Peter Stein/News-Sun
So the Lovington football team is off to an 0-2 start.
And then there’s the 115-point elephant in the room, as in, the total amount of points given up by the Wildcats in their games against Roswell and Seminole over the past two weekends.
Concerning? Maybe. Time to panic? Hardly.
Lovington expected a challenging pre-district stretch with the teams that fill the Wildcats’ August and September schedules. Roswell is 5A and almost always a beast. Seminole is 4A – Texas 4A – which may well be looked upon as 5A size-wise in New Mexico.
And the tough start could get tougher, with the New Mexico teams that lie ahead over the next three games – 5A power Santa Teresa; 6A Hobbs, who is undefeated through Week 2; and Artesia, a state 5A finalist last year. So while the Wildcats know how tough it is to beat those powers, they will keep power-ing through, until they get to the all-important District 4/6-4A play in October.
“It’s tough when we try to set our schedule up,” Lovington head coach Anthony Gonzales said after last Friday’s 46-6 loss to Seminole at Brian Urlacher Field. “We try to find those 4A teams to be able to play (in non-district games), and we just can’t find them.”
So, the Wildcats will take challenging games from the region. “There’s a lot of good football being played around here,” Gonzales said.
Putting those tough teams on the non-district schedule is not only necessary, but Gonzales thinks valuable for Lovington as well.
“There’s nobody that wants t o win more for our Wildcats than me,” Gonzales said, “and we’re doing everything that we possibly can to make that happen. Our kids are working extremely hard every single day, buying into what we’re doing, buying into the program, buying into the plan. And at the end of the day I tell them this, ‘These games that we’re playing against these really good opponents right now, when we get into the middle of October, and we get late into November, these games right here against great programs like Seminole, like Roswell High, Santa Teresa – who’s ranked No. 5 in Class 5A right now; we get to play Hobbs in a couple of weeks, we get to go to Artesia, we get to drive up to Santa Fe. So these games, they’re going to build the character of our football team.”

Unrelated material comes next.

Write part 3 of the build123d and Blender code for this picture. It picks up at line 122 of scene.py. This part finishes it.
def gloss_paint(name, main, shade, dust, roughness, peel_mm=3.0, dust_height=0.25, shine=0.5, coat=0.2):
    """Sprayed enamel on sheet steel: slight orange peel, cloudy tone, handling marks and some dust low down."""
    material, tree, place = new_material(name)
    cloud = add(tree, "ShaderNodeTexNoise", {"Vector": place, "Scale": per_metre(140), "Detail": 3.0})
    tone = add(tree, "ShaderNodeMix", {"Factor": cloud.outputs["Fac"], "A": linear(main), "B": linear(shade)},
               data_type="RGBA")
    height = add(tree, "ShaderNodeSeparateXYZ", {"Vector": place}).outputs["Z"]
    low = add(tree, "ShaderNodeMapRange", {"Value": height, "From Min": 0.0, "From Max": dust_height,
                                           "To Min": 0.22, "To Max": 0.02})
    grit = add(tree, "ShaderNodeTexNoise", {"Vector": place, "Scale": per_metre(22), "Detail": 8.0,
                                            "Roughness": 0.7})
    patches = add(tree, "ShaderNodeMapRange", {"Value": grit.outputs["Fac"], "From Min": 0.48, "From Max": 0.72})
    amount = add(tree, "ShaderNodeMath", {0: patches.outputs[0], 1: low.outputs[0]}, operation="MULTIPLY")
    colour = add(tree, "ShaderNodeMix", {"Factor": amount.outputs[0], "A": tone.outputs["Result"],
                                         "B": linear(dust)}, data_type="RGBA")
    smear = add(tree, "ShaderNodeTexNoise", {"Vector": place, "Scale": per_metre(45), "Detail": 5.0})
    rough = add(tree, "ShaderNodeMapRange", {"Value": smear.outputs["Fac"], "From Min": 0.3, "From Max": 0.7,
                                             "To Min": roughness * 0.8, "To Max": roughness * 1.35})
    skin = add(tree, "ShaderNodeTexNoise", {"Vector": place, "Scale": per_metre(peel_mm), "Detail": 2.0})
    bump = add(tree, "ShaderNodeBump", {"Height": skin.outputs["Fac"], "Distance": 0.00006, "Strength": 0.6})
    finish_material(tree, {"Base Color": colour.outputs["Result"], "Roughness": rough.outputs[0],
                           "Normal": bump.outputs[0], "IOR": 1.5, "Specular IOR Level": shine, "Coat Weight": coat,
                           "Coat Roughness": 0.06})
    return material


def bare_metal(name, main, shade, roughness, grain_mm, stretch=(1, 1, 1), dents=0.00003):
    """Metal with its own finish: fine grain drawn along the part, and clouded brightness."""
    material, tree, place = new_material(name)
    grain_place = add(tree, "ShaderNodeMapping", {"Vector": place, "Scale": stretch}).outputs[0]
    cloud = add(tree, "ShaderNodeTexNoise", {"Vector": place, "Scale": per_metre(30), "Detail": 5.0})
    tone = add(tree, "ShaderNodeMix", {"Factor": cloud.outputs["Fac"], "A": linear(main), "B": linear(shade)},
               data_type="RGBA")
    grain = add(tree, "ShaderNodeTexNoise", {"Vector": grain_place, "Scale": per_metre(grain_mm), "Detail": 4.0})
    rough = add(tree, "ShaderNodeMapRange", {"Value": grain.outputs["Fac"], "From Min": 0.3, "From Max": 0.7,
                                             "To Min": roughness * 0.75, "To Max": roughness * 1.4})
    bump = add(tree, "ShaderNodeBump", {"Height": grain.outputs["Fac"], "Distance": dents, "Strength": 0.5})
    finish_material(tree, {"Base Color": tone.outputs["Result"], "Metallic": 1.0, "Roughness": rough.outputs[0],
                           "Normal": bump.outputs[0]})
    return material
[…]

Lovington had a forgettable start at Roswell on Aug. 19, with mistakes helping lead to 69 points for the Coyotes. And the Wildcats worked in between Weeks 1 and 2, and actually cured a lot of what ailed them by the Seminole game, despite what the Urlacher Field scoreboard said at game’s end on Friday.
Seminole, playing its season opener, employs the air raid offense, a frenetic-paced, no-huddle style that can frustrate and tire defenses. In an attempt to stop that offense, Lovington seemed to go for the Super Bowl XXV strategy. Heading into that game, the Giants supposedly had no chance because of the Bills’ fast-paced, high-scoring, no-huddle offense, yet thwarted it by keeping that Buffalo offense off the field with sustained, clock-killing drives of their own.
The strategy seemed to work great for Lovington for most of Friday night’s first half, as the Wildcats opened the game with a methodical drive that lasted 11 plays and moved them from their own 21 to Seminole’s 32 before the first of two Darryn Landrym interceptions ended it.
Still, Lovington managed to keep controlling the clock in the first half, piecing together a drive that began with 2:48 left in the first quarter and ended with a touchdown at the 6:20 mark of the second. That drive alone shrunk 9:08 of total time from the first and second quarters, 5:40 from the second alone.
In the second quarter overall, Lovington had the ball for two-thirds of the time.
“Eight minutes,” Gonzales said. “(The Indians) want to go fast, they want to snap it fast, that was the game plan going into it. We ran 20 plays in one series – 20 plays in that series! And so for our team to be able to do that … I’m very proud.”
There are, however, more mistakes Lovington must clean up, most notably the four interceptions against Seminole last Friday.
“We still have to work on eliminating turnovers,” Gonzales said. “At the end of the day, that’s what’s plagued us the past two weeks, turning the ball over. So there are some things that we need to do as coaches schematically, and then there are some things that we need to do better as a staff to put these guys in a position where they’re not turning the football over. I’m not putting any of this on our kids; our kids played extremely hard and tried to fight for everything that they had. It’s on me. I’m the head football coach, and it’s on me. So I’m going to get after it, grind it out, find a way to make us better as a football team. And we’re going to have a better football team on this field (against Santa Teresa).”
So despite the two decisive losses, Gonzales remains very optimistic.
“I think there are a lot of positives going on,” he said. “We just played a really good football team, we played a really good one last week. And we played and we competed our tails off, and our kids didn’t quit at all whatsoever. So there are a lot of good things that we did.”